## begin Extracted entries

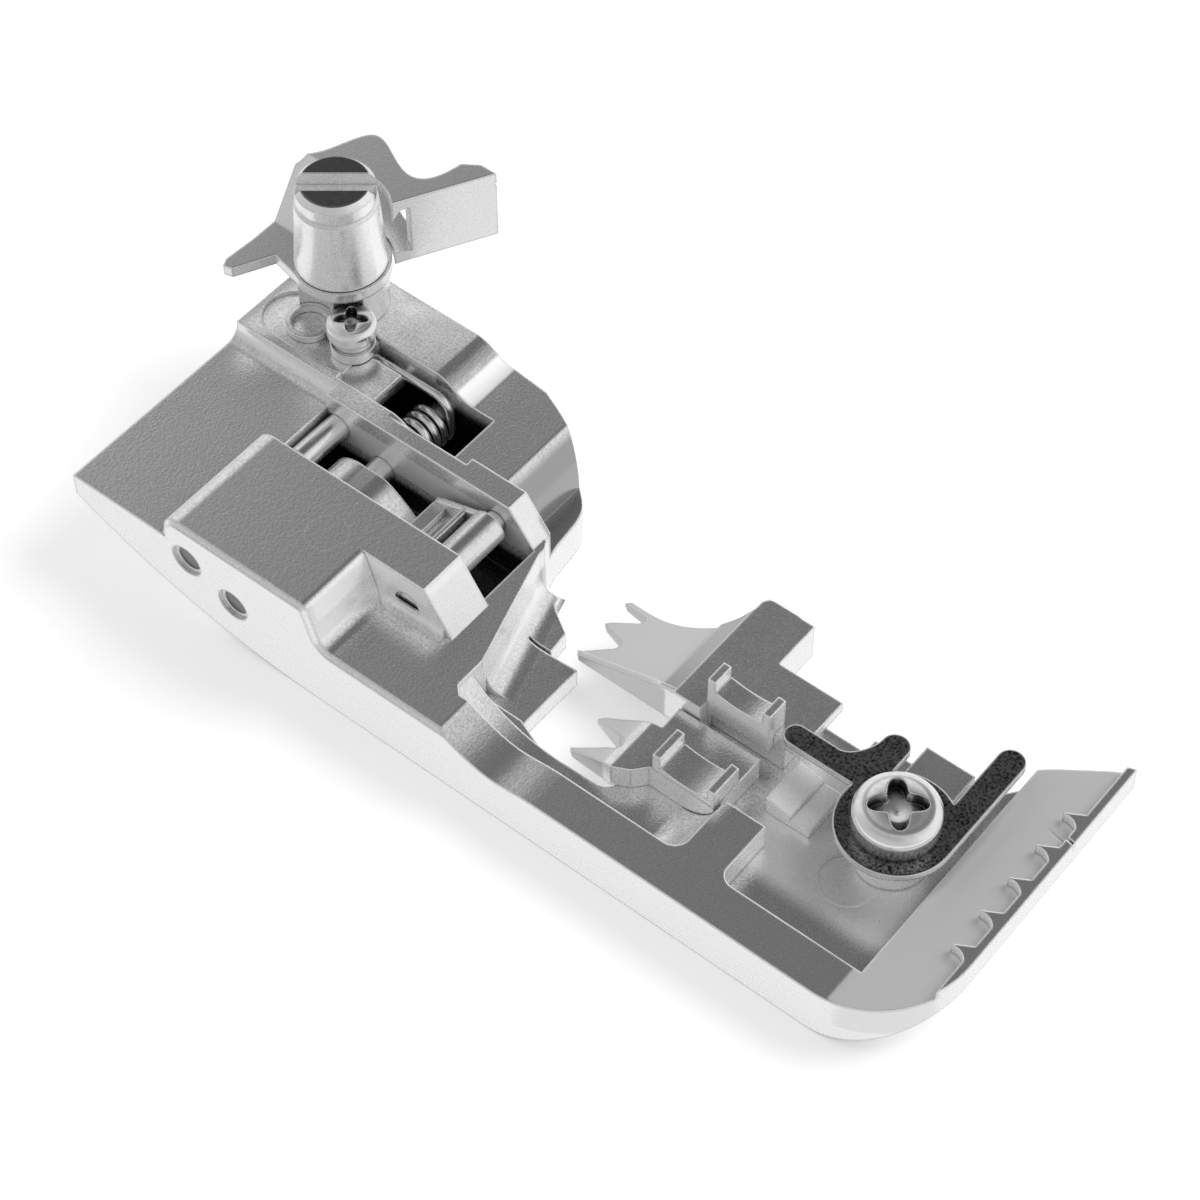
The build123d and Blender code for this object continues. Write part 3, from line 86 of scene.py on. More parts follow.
def placeCamera(c):
    az, el = radians(c["azimuth"]), radians(c["elevation"])
    forward = Vector((-sin(az) * cos(el), cos(az) * cos(el), -sin(el)))
    cam = bpy.data.cameras.new("photoCamera")
    cam.lens = c["lens"]
    cam.sensor_width = c["sensor"]
    cam.clip_start = c["clipStart"]
    obj = bpy.data.objects.new("photoCamera", cam)
    bpy.context.scene.collection.objects.link(obj)
    obj.location = Vector(c["target"]) - forward * c["distance"]
    aim(obj, c["target"])
    bpy.context.scene.camera = obj


def areaLamp(name, s):
    lamp = bpy.data.lights.new(name, "AREA")
    lamp.shape = "DISK"
    lamp.size = s["size"]
    lamp.energy = s["power"]
    obj = bpy.data.objects.new(name, lamp)
    bpy.context.scene.collection.objects.link(obj)
    obj.location = s["place"]
    obj.visible_glossy = False  # metal reflects the white room, not the lamps
    aim(obj, (0, 0, 0))


def give(tree, socket, value):
    # a plain value is set, anything else is linked
    if isinstance(value, (int, float, tuple)):
        socket.default_value = value
    else:
        tree.links.new(value, socket)


def ramp(tree, source, low, high, toLow=0.0, toHigh=1.0, smooth=True):
    node = tree.nodes.new("ShaderNodeMapRange")
    node.interpolation_type = "SMOOTHSTEP" if smooth else "LINEAR"
    for label, value in (("From Min", low), ("From Max", high), ("To Min", toLow), ("To Max", toHigh)):
        give(tree, node.inputs[label], value)
    tree.links.new(source, node.inputs["Value"])
    return node.outputs["Result"]


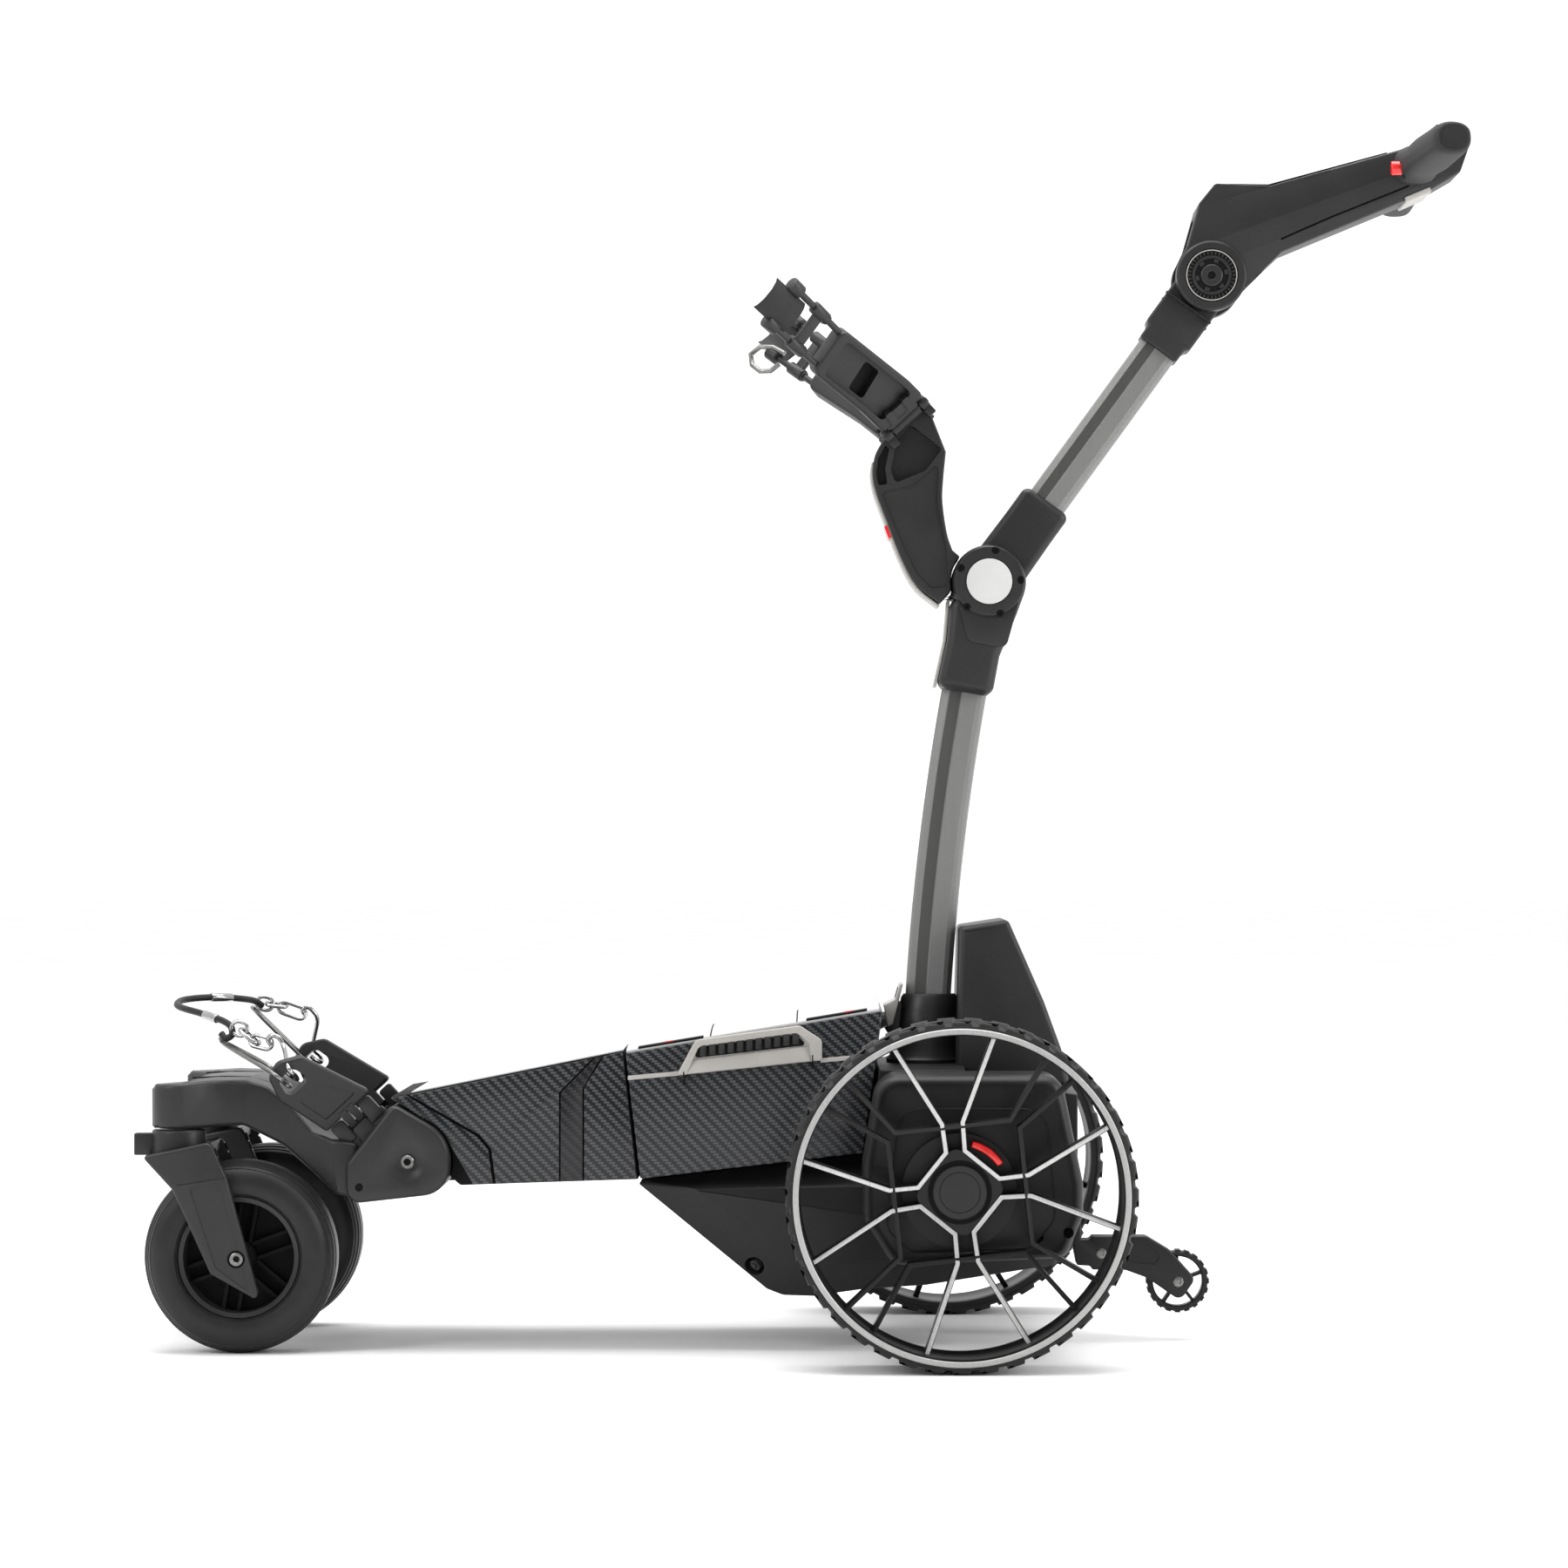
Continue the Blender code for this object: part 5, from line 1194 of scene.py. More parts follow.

## end Extracted entries

Task objective » Emit the full listing verbatim.

Solution to the exercise »
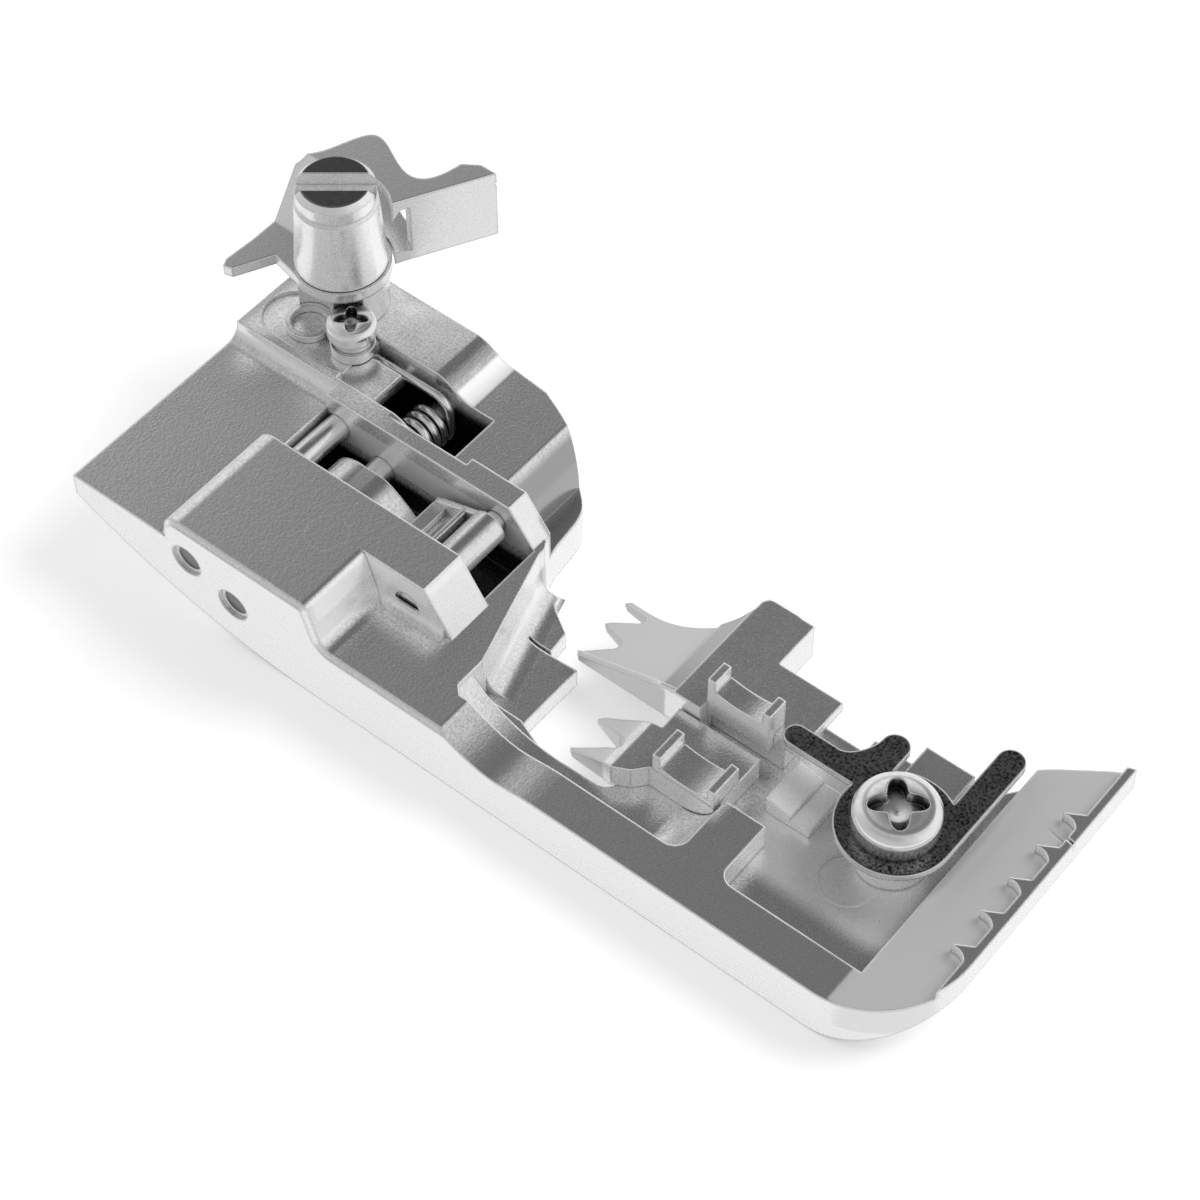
The build123d and Blender code for this object continues. Write part 3, from line 86 of scene.py on. More parts follow.
def placeCamera(c):
    az, el = radians(c["azimuth"]), radians(c["elevation"])
    forward = Vector((-sin(az) * cos(el), cos(az) * cos(el), -sin(el)))
    cam = bpy.data.cameras.new("photoCamera")
    cam.lens = c["lens"]
    cam.sensor_width = c["sensor"]
    cam.clip_start = c["clipStart"]
    obj = bpy.data.objects.new("photoCamera", cam)
    bpy.context.scene.collection.objects.link(obj)
    obj.location = Vector(c["target"]) - forward * c["distance"]
    aim(obj, c["target"])
    bpy.context.scene.camera = obj


def areaLamp(name, s):
    lamp = bpy.data.lights.new(name, "AREA")
    lamp.shape = "DISK"
    lamp.size = s["size"]
    lamp.energy = s["power"]
    obj = bpy.data.objects.new(name, lamp)
    bpy.context.scene.collection.objects.link(obj)
    obj.location = s["place"]
    obj.visible_glossy = False  # metal reflects the white room, not the lamps
    aim(obj, (0, 0, 0))


def give(tree, socket, value):
    # a plain value is set, anything else is linked
    if isinstance(value, (int, float, tuple)):
        socket.default_value = value
    else:
        tree.links.new(value, socket)


def ramp(tree, source, low, high, toLow=0.0, toHigh=1.0, smooth=True):
    node = tree.nodes.new("ShaderNodeMapRange")
    node.interpolation_type = "SMOOTHSTEP" if smooth else "LINEAR"
    for label, value in (("From Min", low), ("From Max", high), ("To Min", toLow), ("To Max", toHigh)):
        give(tree, node.inputs[label], value)
    tree.links.new(source, node.inputs["Value"])
    return node.outputs["Result"]


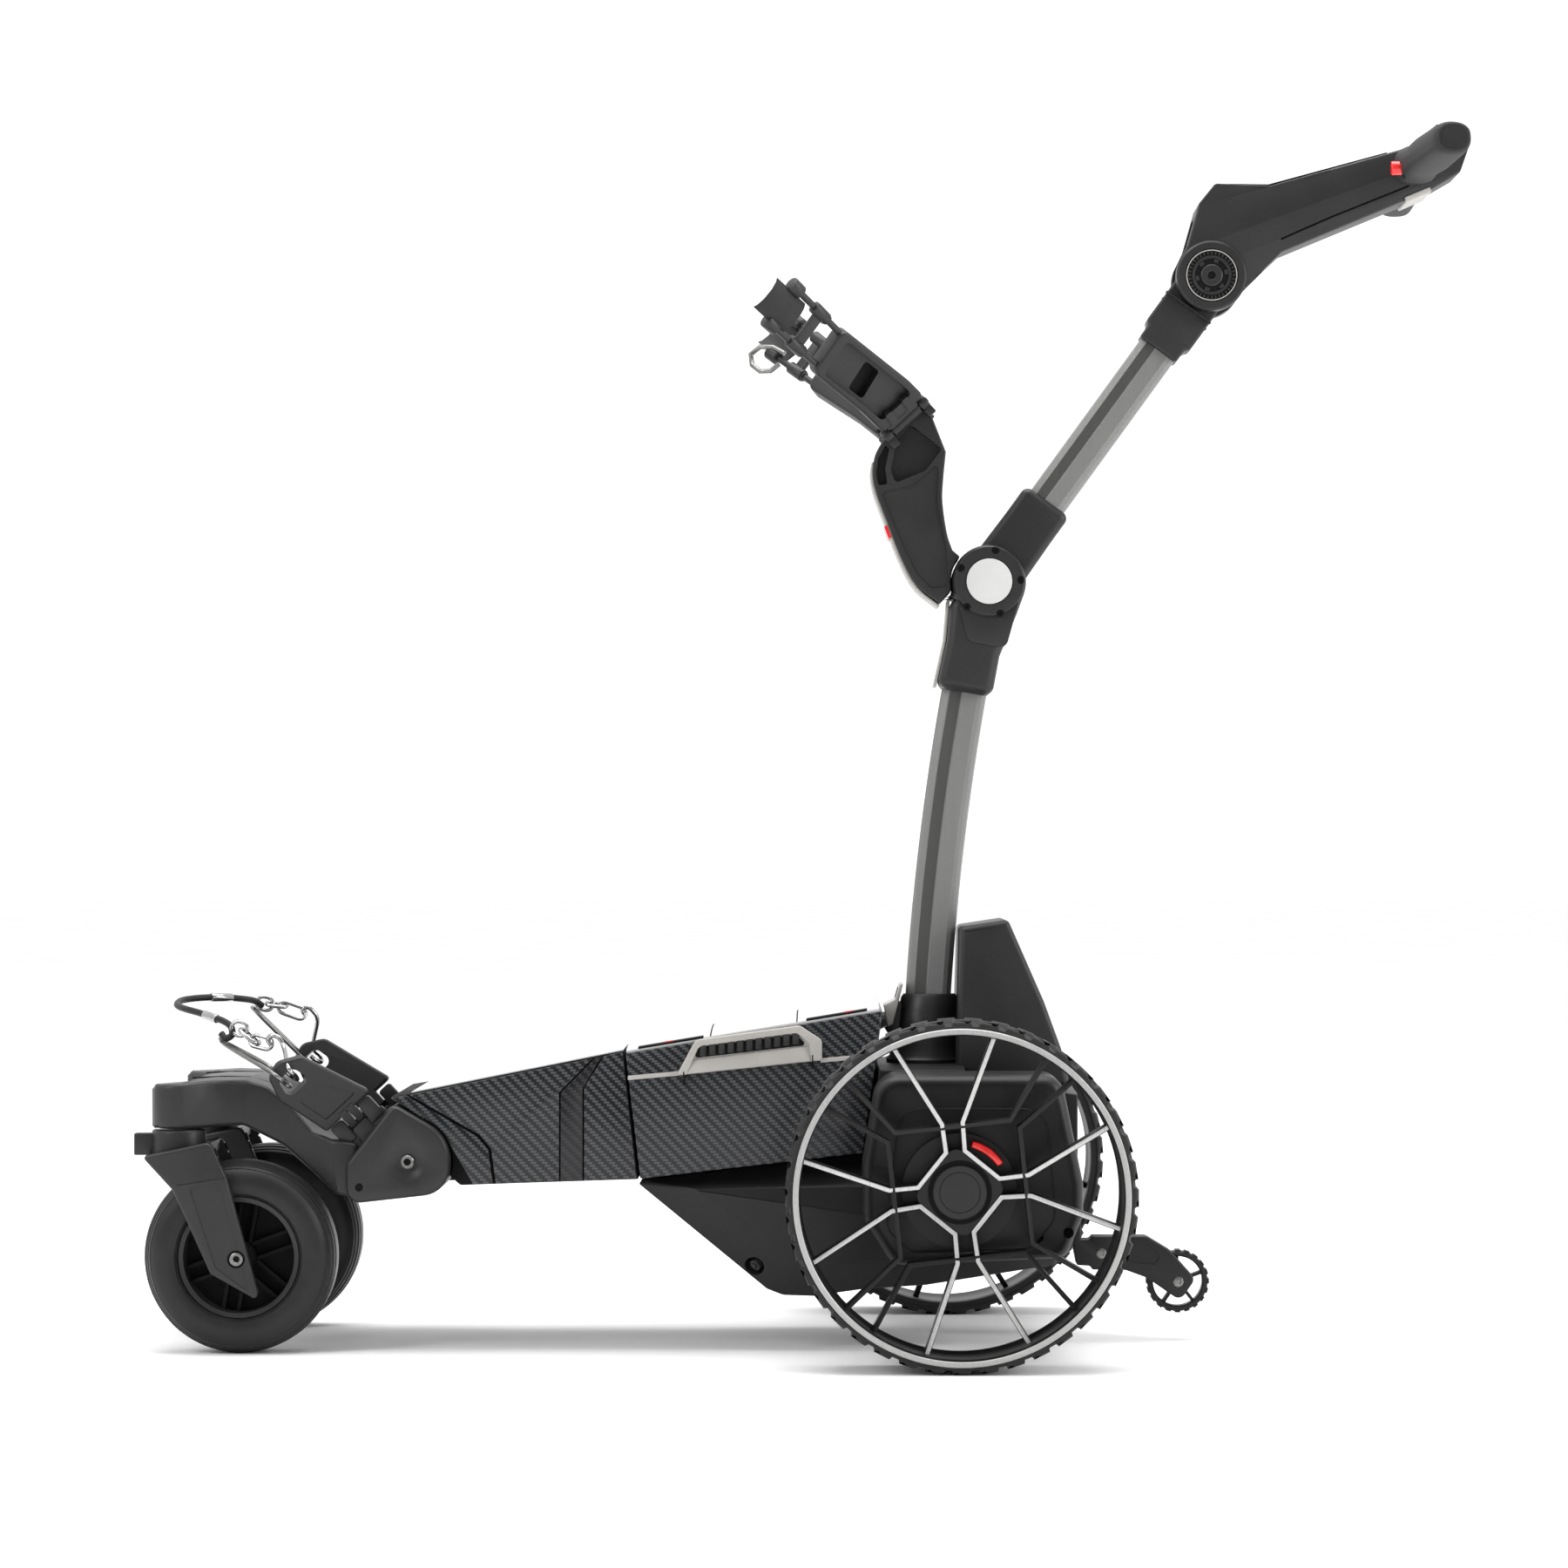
Continue the Blender code for this object: part 5, from line 1194 of scene.py. More parts follow.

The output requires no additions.